- Born: 1997 (age 28) Queens, New York City, U.S.
- Occupations: Magician; mentalist;
- Spouse: Shani Roth ​(m. 2022)​
- Website: shlomolevinger.com

= Shlomo Levinger =

American magician (born 1997)

Shlomo Levinger (born 1997) is an American magician and mentalist. He has performed internationally and has been called "the athletes' magician" due to his performances for various major-league baseball teams, and also posts videos of his performances online.

== Life and career ==
Shlomo Levinger was born in 1997 to Rabbi Chaim and Tova Levinger. He grew up in the Kew Gardens neighborhood of Queens, New York, and has four siblings. He was a baseball fan and he studied at Yeshiva Ketana of Queens and Tiferes Moshe for elementary school, followed by Yeshivas Chofetz Chaim for high school. His interest in magic began after he watched an online video of a magician performing card tricks. From then on, he continuously practiced magic as his skills progressed. After graduating high school he studied in Chofetz Chaim in Israel, after which he returned to the United States and attended the Yeshiva of Waterbury.

Levinger began his career at the age of 14 by performing street magic in New York City and posting videos of these performances online. His brother, Dave, serves as his videographer. At age 17, he started performing at small events, with his first paid gig being a Chanuka party where he earned $50. He continued to perform at various events throughout his time at yeshiva. Levinger's career advanced in 2021 after baseball player Mike Trout started following him on Instagram. Initially skeptical, Levinger soon realized it was Trout's official account and sent him a message. Trout expressed interest in seeing Levinger perform live, leading to a special performance in late August 2021. Levinger entertained Trout, Justin Upton, Dexter Fowler, Alex Cobb and Anthony Rizzo in the Angel Stadium players' parking lot after a game against the New York Yankees. The hour-long set, posted on YouTube, went viral and attracted attention from other baseball players, including Alex Bregman, who requested live performances.

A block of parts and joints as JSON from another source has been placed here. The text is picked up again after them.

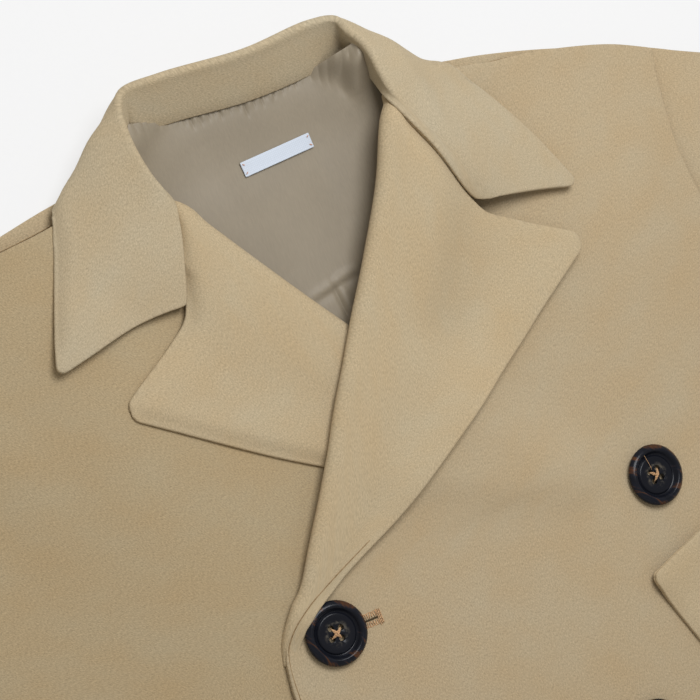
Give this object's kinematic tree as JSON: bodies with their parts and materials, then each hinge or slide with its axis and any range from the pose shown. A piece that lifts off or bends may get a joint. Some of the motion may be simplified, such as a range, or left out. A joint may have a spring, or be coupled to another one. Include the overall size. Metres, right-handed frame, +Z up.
{
  "type": "pea coat",
  "caption": "Double-breasted wool pea coat laid flat on its back, collar and wide lapels turned out, slanted welt pockets and four-hole buttons",
  "frame": {"origin": "middle of the underside, on the surface that the coat lies on", "axes": "+Z up from the surface, +Y from hem to collar, +X to the viewer's right, which is the wearer's left"},
  "size_m": [1.299, 0.7846, 0.0391],
  "materials": {
    "wool": "brushed camel wool melton with a short nap",
    "lining": "taupe satin lining, soft sheen",
    "label": "plain pale woven label with nothing on it",
    "button": "polished dark horn colour with brown streaks"
  },
  "bodies": {
    "root": {"back": "wool", "front_left": "wool", "front_right": "wool", "lapel_left": "wool", "lapel_right": "wool", "collar": "wool", "top_sleeve_left": "wool", "under_sleeve_left": "wool", "top_sleeve_right": "wool", "under_sleeve_right": "wool", "pocket_welt_left": "wool", "pocket_welt_right": "wool", "lining_back": "lining", "neck_label": "label", "button_1": "button", "button_2": "button", "button_3": "button", "button_4": "button", "button_5": "button", "button_6": "button"}
  },
  "joints": []
}
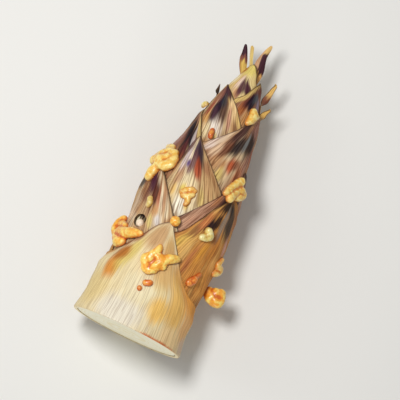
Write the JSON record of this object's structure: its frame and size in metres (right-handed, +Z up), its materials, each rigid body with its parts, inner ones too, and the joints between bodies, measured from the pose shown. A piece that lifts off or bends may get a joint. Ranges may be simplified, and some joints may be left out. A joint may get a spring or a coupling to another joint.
{
  "type": "bamboo shoot",
  "caption": "Cut bamboo shoot lying on its side: pointed, overlapping fibrous sheaths round a solid stem, tipped with narrow blades and stuck with fried crumb clumps.",
  "frame": {"origin": "middle of the footprint, on the plane that the shoot rests on", "axes": "+Y from the cut face towards the tip, +Z up, away from the surface, +X to the right seen from above with the tip ahead"},
  "size_m": [0.1022, 0.2468, 0.091],
  "materials": {
    "culm_flesh": "moist cut flesh, pale cream with faint rings",
    "sheath_pale": "dry fibrous husk, ivory to ochre and orange brown, fine lengthwise streaks",
    "sheath_brown": "dry fibrous husk, tan to dark brown streaks with cream foot",
    "sheath_dark": "dry fibrous husk, dark purple brown towards the tip, tan edges",
    "blade": "thin dry blade, tan with dark purple",
    "crumb_golden": "glossy golden fried crumb",
    "crumb_pale": "glossy pale fried crumb"
  },
  "bodies": {
    "root": {"culm": "culm_flesh", "sheath_base": "sheath_pale", "sheath_right_lower": "sheath_pale", "sheath_back_lower": "sheath_pale", "sheath_left_holed": "sheath_brown", "sheath_right_band": "sheath_brown", "sheath_centre": "sheath_brown", "sheath_back_middle": "sheath_brown", "sheath_left_middle": "sheath_brown", "sheath_right_middle": "sheath_brown", "sheath_left_rear": "sheath_dark", "sheath_left_upper": "sheath_dark", "sheath_back_upper": "sheath_dark", "sheath_right_upper": "sheath_dark", "sheath_top": "sheath_dark", "blade_left": "blade", "blade_thin": "blade", "blade_right": "blade", "crumb_left_large": "crumb_golden", "crumb_centre_large": "crumb_golden", "crumb_drop_upper": "crumb_golden", "crumb_drop_lower": "crumb_golden", "crumb_top_left_large": "crumb_golden", "crumb_ball": "crumb_golden", "crumb_flat_centre": "crumb_golden", "crumb_right_cluster": "crumb_golden", "crumb_tailed": "crumb_golden", "crumb_blade_foot": "crumb_golden", "crumb_lens": "crumb_golden", "crumb_right_edge": "crumb_golden", "crumb_right_low": "crumb_golden", "crumb_pale_cluster": "crumb_pale", "crumb_small_rim": "crumb_pale", "crumb_left_bump": "crumb_pale", "crumb_in_hole": "crumb_pale"}
  },
  "joints": []
}
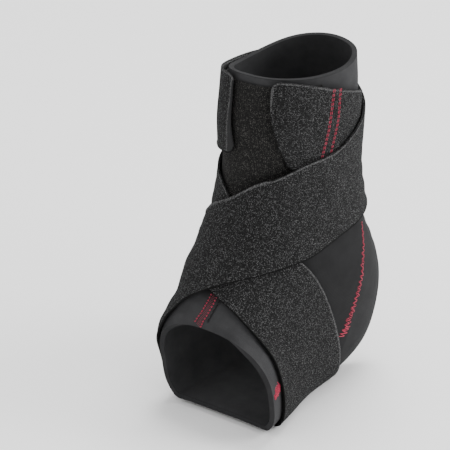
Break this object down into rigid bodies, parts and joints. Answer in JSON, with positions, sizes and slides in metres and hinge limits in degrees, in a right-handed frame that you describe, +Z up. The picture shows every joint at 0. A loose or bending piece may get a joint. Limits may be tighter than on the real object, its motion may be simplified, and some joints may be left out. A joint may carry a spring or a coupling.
{
  "type": "ankle brace",
  "caption": "Left ankle brace: stretch sleeve with open toe and heel, and two wide pile straps that cross over the instep and fasten round the collar.",
  "frame": {"origin": "on the floor under the middle of the sole, on the flat underside of the inner strap", "axes": "+X towards the toes, +Y to the outer side of the left foot, +Z up the leg"},
  "size_m": [0.134, 0.0887, 0.207],
  "materials": {
    "neoprene": "smooth stretch knit over neoprene foam, black",
    "loop_pile": "brushed loop pile on elastic webbing, charcoal speckle",
    "panel_pile": "short loop pile, black",
    "hook_tape": "hook tape, black",
    "red_thread": "polyester sewing thread, crimson",
    "black_thread": "polyester sewing thread, black"
  },
  "bodies": {
    "root": {"sleeve": "neoprene", "front_loop_panel": "panel_pile", "inner_strap": "loop_pile", "inner_strap_hook_tab": "hook_tape", "outer_strap": "loop_pile", "outer_strap_hook_tab": "hook_tape"}
  },
  "joints": []
}
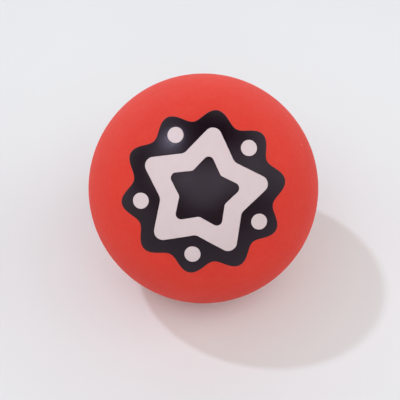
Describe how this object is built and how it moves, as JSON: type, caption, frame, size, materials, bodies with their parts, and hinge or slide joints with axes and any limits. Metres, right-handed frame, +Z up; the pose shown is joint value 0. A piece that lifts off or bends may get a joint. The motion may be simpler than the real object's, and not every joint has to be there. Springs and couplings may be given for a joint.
{
  "type": "bouncy ball",
  "caption": "Hollow matte red rubber bouncy ball with cemented half-shells and a black and off-white star badge printed on its front.",
  "frame": {"origin": "centre of the ball", "axes": "+Z up as the ball lies on a level surface, -Y towards the front, +X to the right seen from the front; the middle of the print points 45 degrees up from -Y towards +Z, and the seam is the great circle square to it"},
  "size_m": [0.06, 0.06, 0.06],
  "materials": {
    "rubber": "ground matte, pigmented red right through",
    "cement": "cured rubber cement, a little darker than the shells",
    "tablet": "pressed chalky salt, crumbly and matte",
    "white_ink": "off-white satin ink film",
    "black_ink": "warm black satin ink film"
  },
  "bodies": {
    "root": {"front_half_shell": "rubber", "rear_half_shell": "rubber", "seam_cement": "cement", "gas_tablets": "tablet", "white_print": "white_ink", "black_print": "black_ink"}
  },
  "joints": []
}
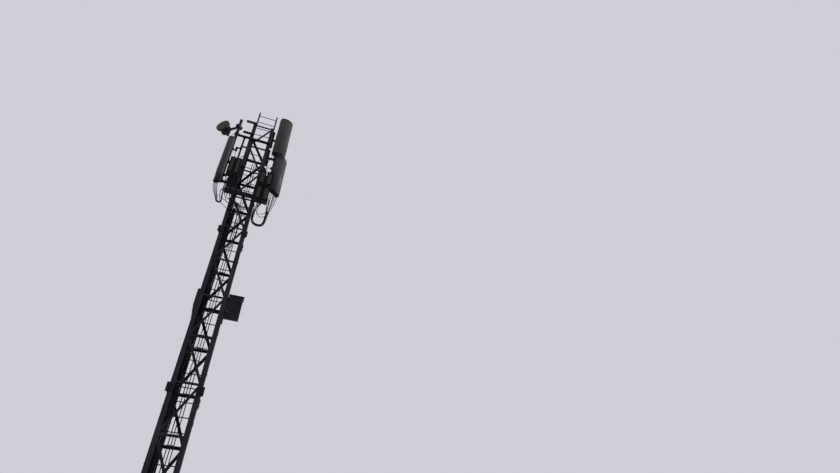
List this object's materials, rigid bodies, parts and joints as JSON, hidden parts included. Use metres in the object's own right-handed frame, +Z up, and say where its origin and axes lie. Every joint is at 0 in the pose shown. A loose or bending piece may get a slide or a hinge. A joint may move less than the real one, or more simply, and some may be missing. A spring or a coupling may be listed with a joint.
{
  "type": "cell tower (square lattice mast with antenna head)",
  "caption": "Slim square steel lattice mast with rear ladder and feeder cables, carrying panel antennas, radio units and a link dish at its head.",
  "frame": {"origin": "centre of the underside of the base plate, where it rests on its foundation", "axes": "+Z up the mast, +X to the right and +Y to the back for someone facing the front, which is the side away from the ladder"},
  "size_m": [2.0053, 0.9659, 16.5],
  "materials": {
    "galvanized_leg": "weathered galvanized steel, matt",
    "galvanized_brace": "weathered galvanized steel, matt",
    "dark_steel": "dark painted steel, matt",
    "bracket_steel": "galvanized steel, satin",
    "cable_jacket": "black polyethylene jacket",
    "strap_steel": "worn steel band",
    "radome_light": "weathered light grey radome",
    "radome_dark": "weathered grey radome",
    "end_cap": "dark end cap",
    "radio_shell": "grey painted cast housing with fins",
    "dish_shell": "olive grey paint, matt",
    "dish_radome": "olive grey fabric radome, matt",
    "box_dark": "dark painted sheet, matt",
    "box_olive": "olive painted sheet, matt"
  },
  "bodies": {
    "root": {"base_plate": "galvanized_leg", "base_gussets": "galvanized_leg", "leg_front_left": "galvanized_leg", "leg_front_right": "galvanized_leg", "leg_back_left": "galvanized_leg", "leg_back_right": "galvanized_leg", "splices_lower": "dark_steel", "splices_middle": "dark_steel", "splices_upper": "dark_steel", "bracing_front": "galvanized_brace", "bracing_back": "galvanized_brace", "bracing_left": "galvanized_brace", "bracing_right": "galvanized_brace", "ladder_rails": "dark_steel", "ladder_rungs": "dark_steel", "ladder_cleats": "bracket_steel", "cable_conduits": "box_olive", "feeder_cables": "cable_jacket", "light_cables": "cable_jacket", "cable_straps": "strap_steel", "arm_main": "dark_steel", "arm_deep": "dark_steel", "arms_radio": "dark_steel", "arms_offset": "dark_steel", "arms_right": "dark_steel", "pole_left": "dark_steel", "pole_hanger": "dark_steel", "pole_right": "dark_steel", "pole_clamps": "bracket_steel", "hanger_box": "dark_steel", "antenna_left": "radome_light", "antenna_upper": "radome_light", "antenna_lower": "radome_dark", "antenna_end_caps": "end_cap", "antenna_brackets": "bracket_steel", "dish_reflector": "dish_shell", "dish_radome": "dish_radome", "dish_radio": "radio_shell", "dish_bracket": "bracket_steel", "radios_left_upper": "radio_shell", "radios_left_lower": "radio_shell", "radios_right_upper": "radio_shell", "radios_right_lower": "radio_shell", "side_box": "box_dark", "side_box_rails": "bracket_steel", "flat_box": "box_olive", "jumper_loop_right": "cable_jacket", "jumper_loop_left": "cable_jacket"}
  },
  "joints": []
}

Levinger is known for his performances for various sports teams, leading to him being named "the athletes' magician" by Sports Illustrated. He performed for the Los Angeles Dodgers in their clubhouse during spring training in March 2024 and then for the Los Angeles Angels in March 2025. His performances have also included appearances for baseball teams such as the Houston Astros, the New York Yankees, and the New York Mets, and the Nashville Predators ice hockey team. He does not charge for his performances for sports teams, besides for travel expenses.

He has also performed for celebrities such as Kris Bryant, Donovan Mitchell, Ben Shapiro, and companies like Sony and ABC Audio. Additionally, he has performed at several charity events, including those for Joe Smith and Walker Buehler, and at various international events.

Levinger is described as having a casual, amiable, and non-threatening presence. His persona as a magician is portrayed as being "the guy next door" who has some cool tricks, aiming to create a "light energy" rather than something "creepy." He tries to be creative and original in his work, and he has a laid-back vibe and a natural, non-gimmicky style.

Levinger is an Orthodox Jew and always performs wearing a yarmulke and tzitzis. He married Shani Roth in April 2022, and they live in Far Rockaway, New York. They had a son, Avi, in June 2025.